Heat and cabling tend to be the main ones. Rack servers typically run a little hotter than other options, and require more cabling too. This means you’ll be working harder to maintain your cabling and spending more on your cooling systems than if you’d chosen a different rack configuration.

See our picks for Top Rack Servers of 2021

What is a Blade Server?

blade server

A blade server is a type of architecture that has a single chassis but houses multiple server modules, known as “blades.” The chassis provides the power supply to the blades, but because of the way they are constructed and enclosed, blade servers can run well independently of each other, or in concert with each other.

Each blade is self-contained in its own enclosure, each having its own CPU, RAM and storage. Blade servers can house more components in a smaller space than other types of server architectures. Because each blade can slide easily in and out of the chassis, the blades themselves are easier to expand and easier to maintain than other types of options. Each blade server can run independently with its own management system, which usually includes a network or storage switch.

Advantages and Disadvantages of Blade Servers


  • Cheaper to cool and run: While blade servers emit their fair share of heat, especially when large numbers of them are grouped together, the heat they give off is still lower than the heat index for rack servers. Blade servers also don’t require so much cabling, which lowers costs and complications.
  • Processing power: Blade servers can give you more bang for your buck, packing more processing power into a smaller space.
  • Enterprise flexibility: Using this server configuration, you can host hypervisors, databases, applications, web services and data system storage, or any single task system, making it a good choice for systems that can run in a self-contained way.
  • Central monitoring: A blade server can be monitored from a networked, single source, which makes it far easier to handle load balancing, maintenance, and clustered failover.

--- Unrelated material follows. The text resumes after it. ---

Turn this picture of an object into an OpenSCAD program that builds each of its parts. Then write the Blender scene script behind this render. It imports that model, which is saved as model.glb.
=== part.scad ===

  • Startup costs: While the costs tend to amortize well over time, initial investments in blade servers can be considerably higher than a rack server setup. However, reduced maintenance and energy costs often mitigate this.
  • Heat density: We’ve already said blade servers run cooler than rack servers. And that’s true. But they are also very densely configured. When many blade servers are packed close together, which is generally the case, the heat that’s generated will create ventilation concerns. Be sure to consult with installation experts who can help you create a well cooled, well ventilated data center that can handle your current installation, as well as any upgrades or additions you may make in the future.

Making the decision on your server architecture is one of the most important decisions you can make. Which you choose will likely be dictated by your space and processing needs.